FLAT hunters, your search is over. For just a large percentage of your salary – not including bills, council tax, or furniture – my flat could be yours. Take the tour:
The most crucial aspect of any new home is its location, and this property definitely has one. Right in the centre of a lively and thriving 24-hour economy, you’ll get around quickly because you’ll be running. Guaranteed gentrification-free.
Everything’s en-suite; the oven’s in the front bedroom, the fridge is in the back bedroom, the washing machine’s in the living room and the bathroom’s in the flat downstairs. No more lonely hours in the kitchen because there isn’t one. Instead you’re always cooking with friends.
The green-thumbed will love this property’s innovative new approach to the environment: why go outside, when you can bring the outside in? Forget ‘patios’ and ‘lawns’; this green flat has moss on the windowsills, a thriving fungal colony in every corner and mushrooms growing on the carpet.
Joining this household, you’ll be in the company of dedicated, full-time human beings. From a range of professions including all-hours weed dealer and benefit fraudster, you’ll live, laugh and learn to love together. Do you like dub? You soon will.

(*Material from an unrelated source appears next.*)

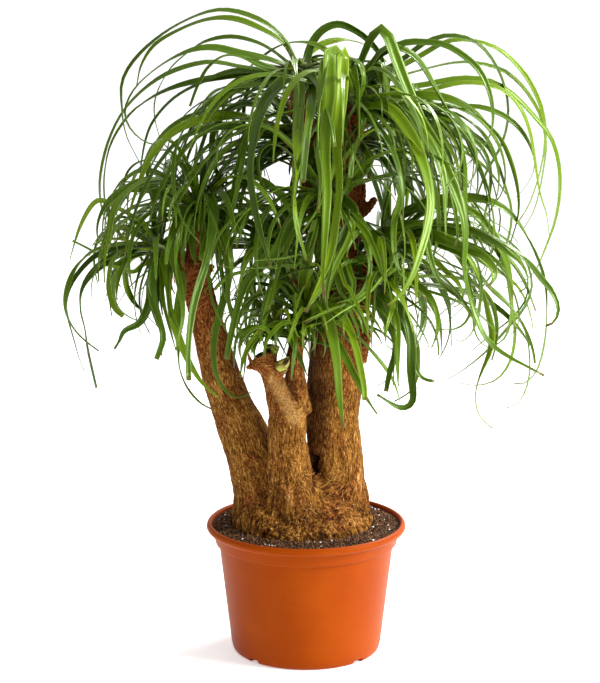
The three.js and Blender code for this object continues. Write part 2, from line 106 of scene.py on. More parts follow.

Bohemian and free-flowing, there’s a new bill for a new amount every day of the week. And for those without debts of your own, there’s a wealth of inherited unpaid demands from previous tenants to really hammer your credit rating.
They come with the property! Whether you love small mammals, insects or aggressive gulls, they’re always excited to come out to say hello to tenants and guests alike.